B. Procedural History of the Pending Dispute

As relevant to the issues raised in this appeal, SF Urban submitted two public records requests to the SFCTA under the California Public Records Act ( Gov. Code, § 6250 et seq. ; CPRA) and the Sunshine Ordinance. In response to the records request under the Sunshine Ordinance, the SFCTA stated it " ‘does not fall under the City’s Sunshine Ordinance ....’ "

SF Urban subsequently filed a petition for writ of mandamus (petition) against respondents. The petition alleged the SFCTA is a "City agency and executive department" subject to the Sunshine Ordinance. The petition sought disclosure of certain records and a declaration that the SFCTA "is a part of the City and County of San Francisco and subject to the provisions of the San Francisco Sunshine Ordinance ...."

After the parties resolved the outstanding records request issue, respondents argued the remainder of the petition seeking declaratory relief was moot. The trial court concluded the request for declaratory relief was not moot "due to the SFCTA’s position that it is not subject to the Sunshine Ordinance, which is sufficient to establish an actual controversy per [ Code of Civil Procedure section] 1060."

The court conducted a hearing on whether the Sunshine Ordinance applied to the SFCTA. Following that hearing, it concluded the SFCTA is an agency of the State of California and exempt from the Sunshine Ordinance. The court further held "the language of the Sunshine Ordinance makes clear that the SFCTA is not covered by the Ordinance." Judgment was entered dismissing the petition with prejudice, and SF Urban timely appealed.

II. DISCUSSION

SF Urban raises two arguments in support of its position that the SFCTA is subject to the Sunshine Ordinance. First, it asserts the SFCTA was created by San Francisco voters and thus is not an agency of the state. Second, it contends the recent California Supreme Court opinion in City and County of San Francisco v. Regents of University of California , supra , 7 Cal.5th 536, 248 Cal.Rptr.3d 352, 442 P.3d 671 ( Regents ), requires a finding that the SFCTA, even if it were a state agency, is subject to the Sunshine Ordinance. We address each argument in turn.
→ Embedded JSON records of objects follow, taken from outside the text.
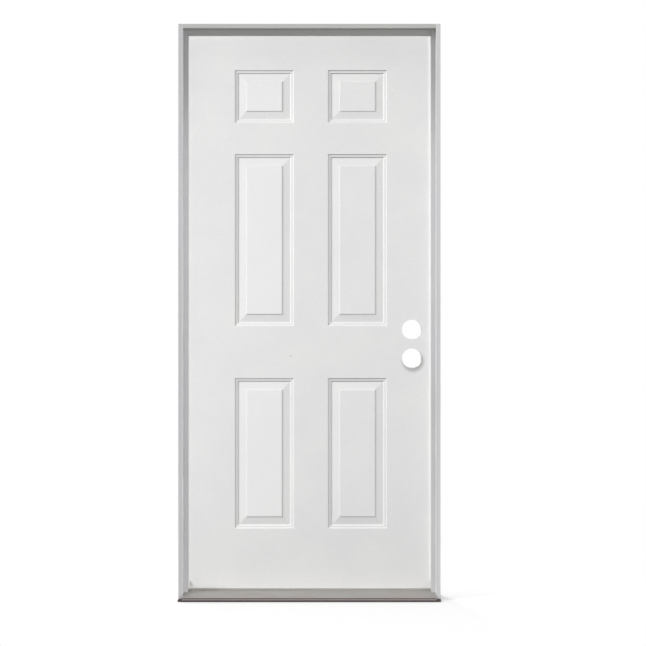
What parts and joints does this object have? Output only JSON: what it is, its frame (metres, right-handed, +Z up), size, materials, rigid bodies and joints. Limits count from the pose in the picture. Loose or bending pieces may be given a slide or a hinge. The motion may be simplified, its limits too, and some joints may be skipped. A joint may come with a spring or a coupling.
{
  "type": "panelled front door",
  "caption": "Embossed raised-panel steel entry door slab, hung on butt hinges in a rebated wooden frame with head, aluminium sill, seals and open round lock bores.",
  "frame": {"origin": "middle of the sill's underside, half-way through the jamb's depth", "axes": "+X to the right seen from outside, -Y outside, +Y inside, +Z up; hinges on the -X side"},
  "size_m": [0.9524, 0.1619, 2.0956],
  "materials": {
    "jamb": "satin grey primer paint on finger-jointed timber",
    "skin": "matte pale grey factory primer on embossed steel",
    "deck": "mill-finish extrusion, fine lines along its length",
    "substrate": "dark brown wood-plastic composite",
    "cap": "grey-brown composite",
    "seal": "foam bulb in a pale matte jacket",
    "sweep": "pale matte vinyl",
    "foam": "poured foam, matte",
    "timber": "bare softwood",
    "rail": "composite rail",
    "hinge": "zinc-plated, satin",
    "fastener": "yellow zinc plate"
  },
  "bodies": {
    "frame": {"hinge_jamb": "jamb", "strike_jamb": "jamb", "head_jamb": "jamb", "sill_substrate": "substrate", "sill_deck": "deck", "sill_cap": "cap", "seal_hinge_side": "seal", "seal_strike_side": "seal", "seal_head": "seal", "seal_corner_pads": "seal", "jamb_hinge_screws": "fastener", "hinge_top_jamb_leaf": "hinge", "hinge_top_pin": "hinge", "hinge_middle_jamb_leaf": "hinge", "hinge_middle_pin": "hinge", "hinge_low_jamb_leaf": "hinge", "hinge_low_pin": "hinge"},
    "door": {"exterior_skin": "skin", "interior_skin": "skin", "foam_core": "foam", "hinge_stile": "timber", "lock_stile": "timber", "lock_block": "timber", "top_rail": "timber", "bottom_rail": "rail", "door_sweep": "sweep", "door_hinge_screws": "fastener", "hinge_top_door_leaf": "hinge", "hinge_middle_door_leaf": "hinge", "hinge_low_door_leaf": "hinge"}
  },
  "joints": [
    {"name": "door_swing", "type": "hinge", "parent": "frame", "child": "door", "pos_m": [-0.4556, 0.067, 1], "axis": [0, 0, 1], "range_deg": [0, 175]}
  ]
}
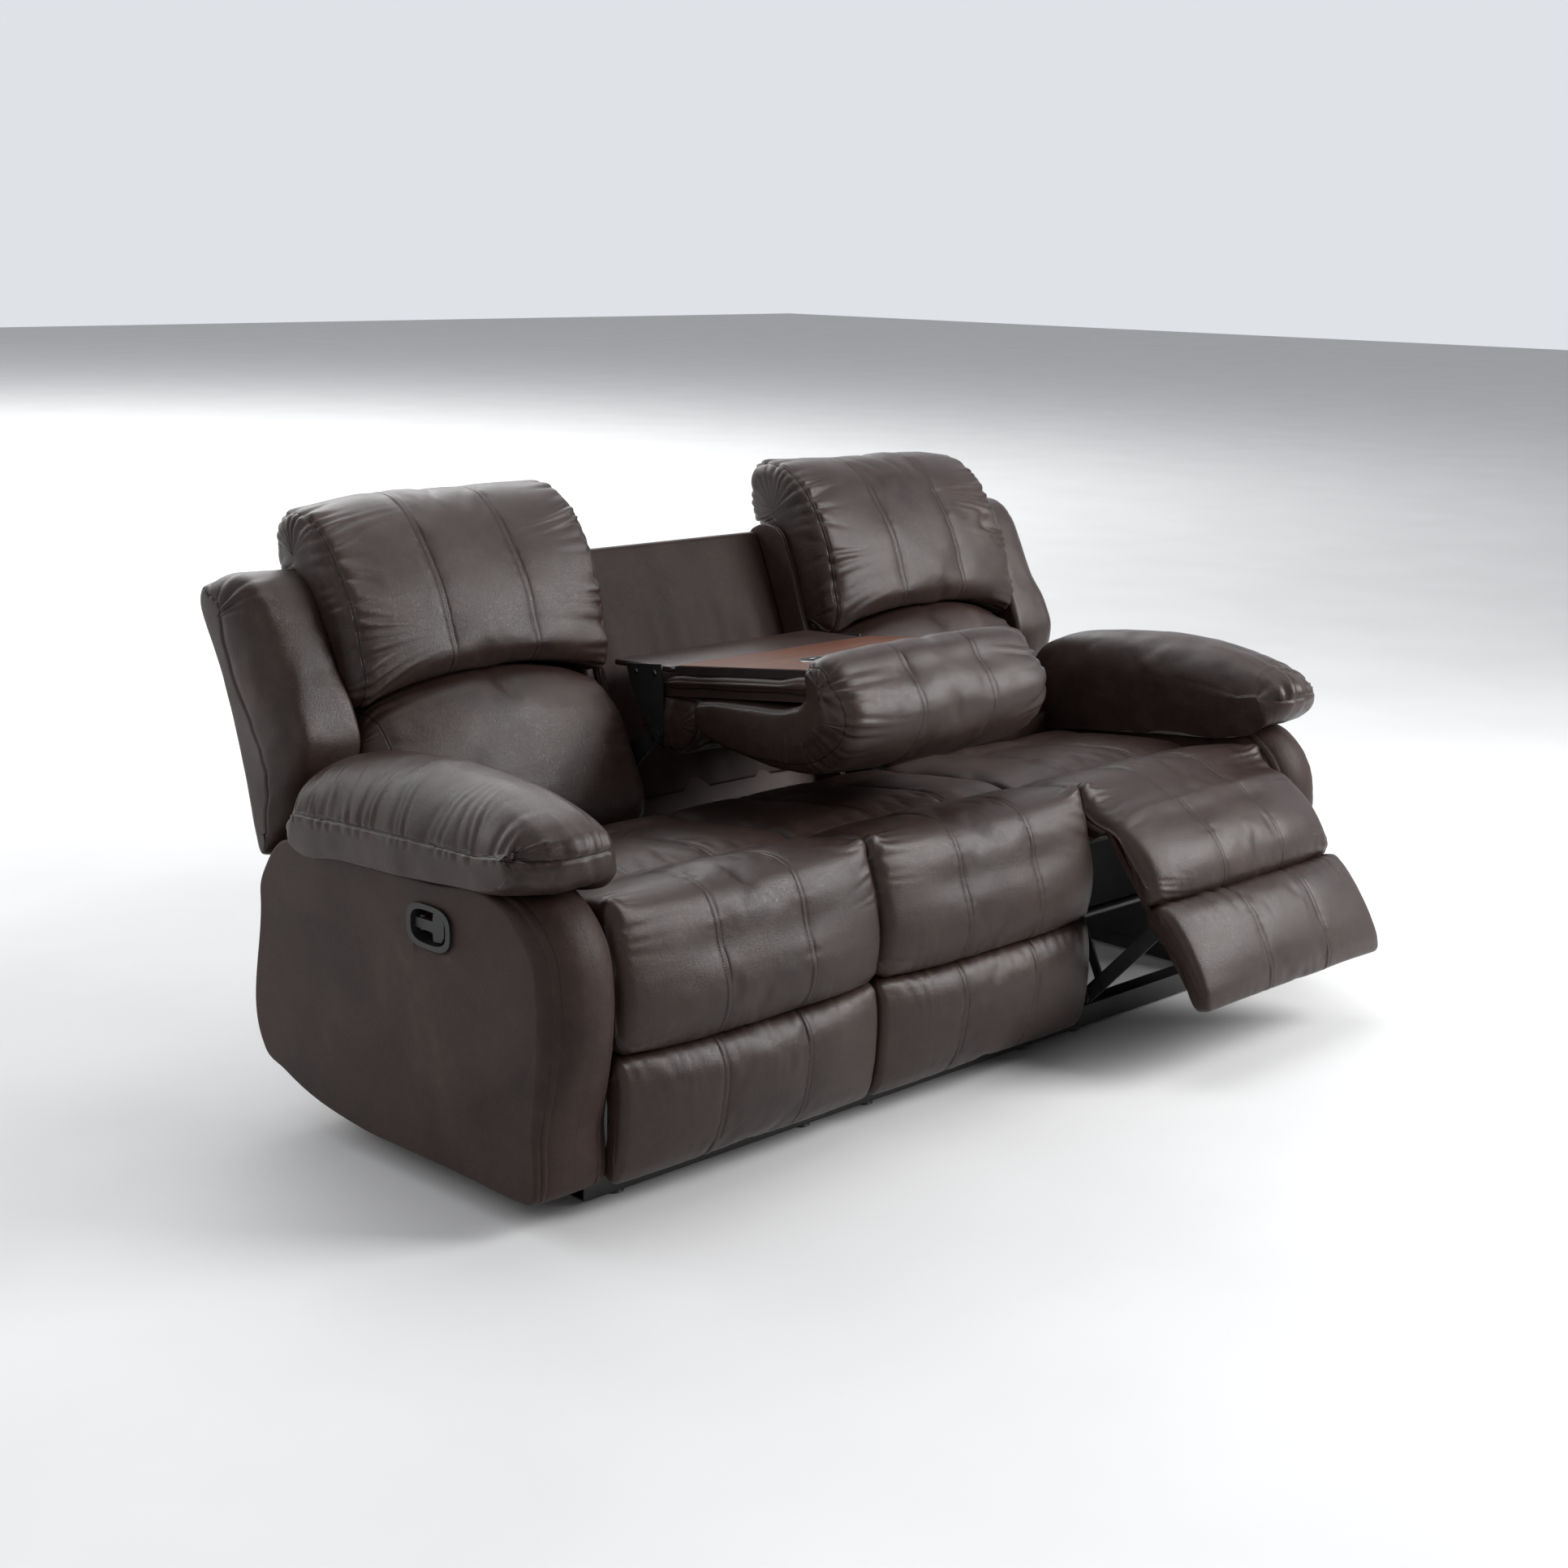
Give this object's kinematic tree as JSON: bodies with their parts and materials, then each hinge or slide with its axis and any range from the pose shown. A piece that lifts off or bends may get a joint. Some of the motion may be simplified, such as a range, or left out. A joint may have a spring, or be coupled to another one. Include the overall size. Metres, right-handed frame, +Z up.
{
  "type": "reclining sofa with drop down console",
  "caption": "Three-place reclining sofa: padded arms with release handles, footrests that swing out, reclining backs, and a middle back that folds down into a table with cup holders.",
  "frame": {"origin": "centre of the bounding box at floor level, rest state", "axes": "+X to the right seen from the front, +Y to the rear, +Z up"},
  "size_m": [2.104, 1.1856, 1.036],
  "materials": {
    "leather": "satin, fine grain",
    "black_steel": "satin black paint",
    "black_plastic": "matte",
    "foot_plastic": "matte",
    "cup_plastic": "satin",
    "table_wood": "semi-gloss lacquer",
    "frame_wood": "raw",
    "dust_fabric": "non-woven",
    "pin_steel": "plated"
  },
  "bodies": {
    "base": {"feet": "foot_plastic", "base_frame": "black_steel", "centre_seat_pad": "leather", "centre_seat_frame": "frame_wood", "centre_front_upper_pad": "leather", "centre_front_lower_pad": "leather", "centre_back_frame": "frame_wood", "centre_rear_panel": "leather", "rear_dust_panels": "dust_fabric", "console_fixed_brackets": "black_steel", "console_hinge_pins": "pin_steel", "arm_left_outer_panel": "leather", "arm_left_frame": "frame_wood", "arm_left_cover": "leather", "arm_left_pillow": "leather", "handle_left_bezel": "black_plastic", "arm_right_outer_panel": "leather", "arm_right_frame": "frame_wood", "arm_right_cover": "leather", "arm_right_pillow": "leather", "handle_right_bezel": "black_plastic"},
    "lever_left": {"handle_left_lever": "black_plastic"},
    "seat_left": {"seat_left_frame": "black_steel", "seat_left_pad": "leather", "seat_left_knee_roll": "leather"},
    "footrest_left": {"footrest_left_board": "frame_wood", "footrest_left_upper_pad": "leather", "footrest_left_lower_pad": "leather", "footrest_left_brackets": "black_steel"},
    "link_rear_left": {"link_rear_left": "black_steel"},
    "link_front_left": {"link_front_left": "black_steel"},
    "link_lower_left": {"link_lower_left": "black_steel"},
    "back_left": {"back_left_frame": "frame_wood", "back_left_headrest_pad": "leather", "back_left_lumbar_pad": "leather", "back_left_wing_pad": "leather", "back_left_rear_panel": "leather"},
    "lever_right": {"handle_right_lever": "black_plastic"},
    "seat_right": {"seat_right_frame": "black_steel", "seat_right_pad": "leather", "seat_right_knee_roll": "leather"},
    "footrest_right": {"footrest_right_board": "frame_wood", "footrest_right_upper_pad": "leather", "footrest_right_lower_pad": "leather", "footrest_right_brackets": "black_steel"},
    "link_rear_right": {"link_rear_right": "black_steel"},
    "link_front_right": {"link_front_right": "black_steel"},
    "link_lower_right": {"link_lower_right": "black_steel"},
    "back_right": {"back_right_frame": "frame_wood", "back_right_headrest_pad": "leather", "back_right_lumbar_pad": "leather", "back_right_wing_pad": "leather", "back_right_rear_panel": "leather"},
    "console": {"console_table_top": "table_wood", "console_frame": "frame_wood", "console_cup_holders": "cup_plastic", "console_headrest_pad": "leather", "console_lumbar_pad": "leather", "console_moving_brackets": "black_steel"},
    "console_leaf": {"console_leaf": "leather"}
  },
  "joints": [
    {"name": "console_fold", "type": "hinge", "parent": "base", "child": "console", "pos_m": [0, 0.26383, 0.583], "axis": [-1, 0, 0], "range_deg": [0, 105]},
    {"name": "leaf_fold", "type": "hinge", "parent": "console", "child": "console_leaf", "pos_m": [0, 0.23483, 0.713], "axis": [-1, 0, 0], "range_deg": [-0.5, 13.5]},
    {"name": "back_left_recline", "type": "hinge", "parent": "base", "child": "back_left", "pos_m": [0, 0.34083, 0.33], "axis": [-1, 0, 0], "range_deg": [0, 28]},
    {"name": "seat_left_slide", "type": "slide", "parent": "base", "child": "seat_left", "axis": [0, -1, 0], "range_m": [0, 0.06]},
    {"name": "footrest_left_swing", "type": "hinge", "parent": "seat_left", "child": "footrest_left", "pos_m": [0, -0.31417, 0.51], "axis": [-1, 0, 0], "range_deg": [0, 85]},
    {"name": "link_rear_left_turn", "type": "hinge", "parent": "seat_left", "child": "link_rear_left", "pos_m": [0, -0.16717, 0.353], "axis": [-1, 0, 0], "range_deg": [-0.5, 85.5]},
    {"name": "link_front_left_turn", "type": "hinge", "parent": "seat_left", "child": "link_front_left", "pos_m": [0, -0.19517, 0.383], "axis": [-1, 0, 0], "range_deg": [-0.5, 85.5]},
    {"name": "link_lower_left_turn", "type": "hinge", "parent": "footrest_left", "child": "link_lower_left", "pos_m": [0, -0.25075, 0.2258], "axis": [-1, 0, 0], "range_deg": [-85.5, 0.5]},
    {"name": "lever_left_pull", "type": "hinge", "parent": "base", "child": "lever_left", "pos_m": [-1.01, -0.01717, 0.439], "axis": [0, 0, -1], "range_deg": [0, 28], "stiffness_Nm_per_rad": 1.5},
    {"name": "back_right_recline", "type": "hinge", "parent": "base", "child": "back_right", "pos_m": [0, 0.34083, 0.33], "axis": [-1, 0, 0], "range_deg": [0, 28]},
    {"name": "seat_right_slide", "type": "slide", "parent": "base", "child": "seat_right", "axis": [0, -1, 0], "range_m": [0, 0.06]},
    {"name": "footrest_right_swing", "type": "hinge", "parent": "seat_right", "child": "footrest_right", "pos_m": [0, -0.31417, 0.51], "axis": [-1, 0, 0], "range_deg": [-38, 47]},
    {"name": "link_rear_right_turn", "type": "hinge", "parent": "seat_right", "child": "link_rear_right", "pos_m": [0, -0.16717, 0.353], "axis": [-1, 0, 0], "range_deg": [-38.5, 47.5]},
    {"name": "link_front_right_turn", "type": "hinge", "parent": "seat_right", "child": "link_front_right", "pos_m": [0, -0.19517, 0.383], "axis": [-1, 0, 0], "range_deg": [-38.5, 47.5]},
    {"name": "link_lower_right_turn", "type": "hinge", "parent": "footrest_right", "child": "link_lower_right", "pos_m": [0, -0.43917, 0.247], "axis": [-1, 0, 0], "range_deg": [-47.5, 38.5]},
    {"name": "lever_right_pull", "type": "hinge", "parent": "base", "child": "lever_right", "pos_m": [1.01, -0.01717, 0.439], "axis": [0, 0, 1], "range_deg": [0, 28], "stiffness_Nm_per_rad": 1.5}
  ],
  "couplings": [
    {"joint": "leaf_fold", "follows": "console_fold", "ratio": 0.12},
    {"joint": "seat_left_slide", "follows": "back_left_recline", "m_per_rad": 0.12},
    {"joint": "link_rear_left_turn", "follows": "footrest_left_swing", "ratio": 1},
    {"joint": "link_front_left_turn", "follows": "footrest_left_swing", "ratio": 1},
    {"joint": "link_lower_left_turn", "follows": "footrest_left_swing", "ratio": -1},
    {"joint": "seat_right_slide", "follows": "back_right_recline", "m_per_rad": 0.12},
    {"joint": "link_rear_right_turn", "follows": "footrest_right_swing", "ratio": 1},
    {"joint": "link_front_right_turn", "follows": "footrest_right_swing", "ratio": 1},
    {"joint": "link_lower_right_turn", "follows": "footrest_right_swing", "ratio": -1}
  ]
}
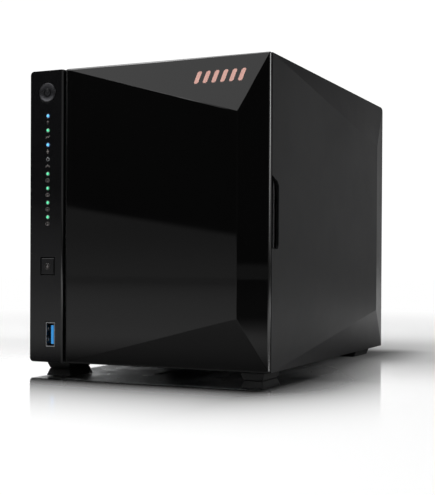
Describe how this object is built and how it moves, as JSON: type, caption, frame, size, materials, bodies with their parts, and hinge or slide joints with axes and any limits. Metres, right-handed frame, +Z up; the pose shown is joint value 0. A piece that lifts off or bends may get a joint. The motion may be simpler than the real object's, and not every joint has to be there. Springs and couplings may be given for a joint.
{
  "type": "NAS enclosure",
  "caption": "Upright network storage enclosure with a faceted housing, a magnet-held front door over hot-swap drive trays, an indicator strip and a rear fan.",
  "frame": {"origin": "centre of the bounding box at the soles of the feet", "axes": "+Z up, +Y towards the rear panel, +X to the right of a viewer who faces the front door"},
  "size_m": [0.168, 0.231, 0.184],
  "materials": {
    "gloss_black": "high gloss",
    "strip_black": "gloss",
    "satin_grey": "satin",
    "frame_black": "fine texture",
    "tray_black": "fine texture",
    "button_grey": "satin metallised",
    "lever_grey": "fine texture",
    "zinc_steel": "zinc plated",
    "bright_steel": "bright",
    "usb_blue": "satin",
    "clear_guide": "clear",
    "board_green": "solder mask",
    "rubber_black": "matt",
    "fan_black": "satin",
    "alloy_sink": "bead blasted",
    "socket_black": "matt",
    "magnet_nickel": "nickel plated"
  },
  "bodies": {
    "case": {"indicator_strip": "strip_black", "housing_cover": "satin_grey", "rear_panel": "satin_grey", "front_frame": "frame_black", "base_chassis": "zinc_steel", "drive_cage": "zinc_steel", "lan_socket_1": "zinc_steel", "lan_socket_2": "zinc_steel", "cover_screw_1": "zinc_steel", "cover_screw_2": "zinc_steel", "cover_screw_3": "zinc_steel", "fan_grille": "zinc_steel", "usb_shell": "bright_steel", "coin_cell": "bright_steel", "usb_rear_pair": "bright_steel", "usb_tongue": "usb_blue", "light_guide": "clear_guide", "front_board": "board_green", "backplane": "board_green", "mainboard": "board_green", "memory_module": "board_green", "foot_1": "rubber_black", "foot_2": "rubber_black", "foot_3": "rubber_black", "foot_4": "rubber_black", "fan_frame": "fan_black", "heatsink": "alloy_sink", "power_socket": "socket_black", "drive_socket_1": "socket_black", "drive_socket_2": "socket_black", "drive_socket_3": "socket_black", "drive_socket_4": "socket_black"},
    "door": {"front_door": "gloss_black", "door_magnet_1": "magnet_nickel", "door_magnet_2": "magnet_nickel", "door_magnet_3": "magnet_nickel", "door_magnet_4": "magnet_nickel"},
    "power_key": {"power_button": "button_grey"},
    "copy_key": {"copy_button": "button_grey"},
    "reset_key": {"reset_button": "socket_black"},
    "fan_wheel": {"fan_rotor": "fan_black"},
    "tray_body_1": {"tray_1": "tray_black"},
    "lever_body_1": {"tray_lever_1": "lever_grey"},
    "release_body_1": {"tray_release_1": "button_grey"},
    "tray_body_2": {"tray_2": "tray_black"},
    "lever_body_2": {"tray_lever_2": "lever_grey"},
    "release_body_2": {"tray_release_2": "button_grey"},
    "tray_body_3": {"tray_3": "tray_black"},
    "lever_body_3": {"tray_lever_3": "lever_grey"},
    "release_body_3": {"tray_release_3": "button_grey"},
    "tray_body_4": {"tray_4": "tray_black"},
    "lever_body_4": {"tray_lever_4": "lever_grey"},
    "release_body_4": {"tray_release_4": "button_grey"}
  },
  "joints": [
    {"name": "door_pull", "type": "slide", "parent": "case", "child": "door", "axis": [0, -1, 0], "range_m": [0, 0.28]},
    {"name": "power_press", "type": "slide", "parent": "case", "child": "power_key", "axis": [0, 1, 0], "range_m": [0, 0.0012], "stiffness_N_per_m": 900},
    {"name": "copy_press", "type": "slide", "parent": "case", "child": "copy_key", "axis": [0, 1, 0], "range_m": [0, 0.0012], "stiffness_N_per_m": 900},
    {"name": "reset_press", "type": "slide", "parent": "case", "child": "reset_key", "axis": [0, -1, 0], "range_m": [0, 0.001], "stiffness_N_per_m": 700},
    {"name": "fan_spin", "type": "hinge", "parent": "case", "child": "fan_wheel", "pos_m": [0.013, 0.098, 0.095], "axis": [0, 1, 0], "continuous": true},
    {"name": "tray_slide_1", "type": "slide", "parent": "case", "child": "tray_body_1", "axis": [0, -1, 0], "range_m": [0, 0.185]},
    {"name": "lever_swing_1", "type": "hinge", "parent": "tray_body_1", "child": "lever_body_1", "pos_m": [-0.03575, -0.1038, 0.026], "axis": [1, 0, 0], "range_deg": [0, 36]},
    {"name": "release_press_1", "type": "slide", "parent": "tray_body_1", "child": "release_body_1", "axis": [0, 1, 0], "range_m": [0, 0.001], "stiffness_N_per_m": 600},
    {"name": "tray_slide_2", "type": "slide", "parent": "case", "child": "tray_body_2", "axis": [0, -1, 0], "range_m": [0, 0.185]},
    {"name": "lever_swing_2", "type": "hinge", "parent": "tray_body_2", "child": "lever_body_2", "pos_m": [-0.00425, -0.1038, 0.026], "axis": [1, 0, 0], "range_deg": [0, 36]},
    {"name": "release_press_2", "type": "slide", "parent": "tray_body_2", "child": "release_body_2", "axis": [0, 1, 0], "range_m": [0, 0.001], "stiffness_N_per_m": 600},
    {"name": "tray_slide_3", "type": "slide", "parent": "case", "child": "tray_body_3", "axis": [0, -1, 0], "range_m": [0, 0.185]},
    {"name": "lever_swing_3", "type": "hinge", "parent": "tray_body_3", "child": "lever_body_3", "pos_m": [0.02725, -0.1038, 0.026], "axis": [1, 0, 0], "range_deg": [0, 36]},
    {"name": "release_press_3", "type": "slide", "parent": "tray_body_3", "child": "release_body_3", "axis": [0, 1, 0], "range_m": [0, 0.001], "stiffness_N_per_m": 600},
    {"name": "tray_slide_4", "type": "slide", "parent": "case", "child": "tray_body_4", "axis": [0, -1, 0], "range_m": [0, 0.185]},
    {"name": "lever_swing_4", "type": "hinge", "parent": "tray_body_4", "child": "lever_body_4", "pos_m": [0.05875, -0.1038, 0.026], "axis": [1, 0, 0], "range_deg": [0, 36]},
    {"name": "release_press_4", "type": "slide", "parent": "tray_body_4", "child": "release_body_4", "axis": [0, 1, 0], "range_m": [0, 0.001], "stiffness_N_per_m": 600}
  ],
  "couplings": [
    {"joint": "tray_slide_1", "follows": "door_pull", "ratio": 0.65},
    {"joint": "lever_swing_1", "follows": "door_pull", "rad_per_m": 2.2},
    {"joint": "tray_slide_2", "follows": "door_pull", "ratio": 0.65},
    {"joint": "lever_swing_2", "follows": "door_pull", "rad_per_m": 2.2},
    {"joint": "tray_slide_3", "follows": "door_pull", "ratio": 0.65},
    {"joint": "lever_swing_3", "follows": "door_pull", "rad_per_m": 2.2},
    {"joint": "tray_slide_4", "follows": "door_pull", "ratio": 0.65},
    {"joint": "lever_swing_4", "follows": "door_pull", "rad_per_m": 2.2}
  ]
}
A. Whether the SFCTA Is an Agency of the City

SF Urban argues the SFCTA must be an agency of the City because it was created by local voters via Propositions B and K rather than directly by the California Legislature, its functions are constrained to those outlined in the county transportation expenditure plan, and its members are elected officials appointed by the City.

As a preliminary matter, we note SF Urban appears to conflate the concept of a "local agency" with being an agency of the City. While the SFCTA may be a "local agency," we do not conclude it is an agency or division of the City. Numerous statutes have differentiated between local entities and the cities and counties they...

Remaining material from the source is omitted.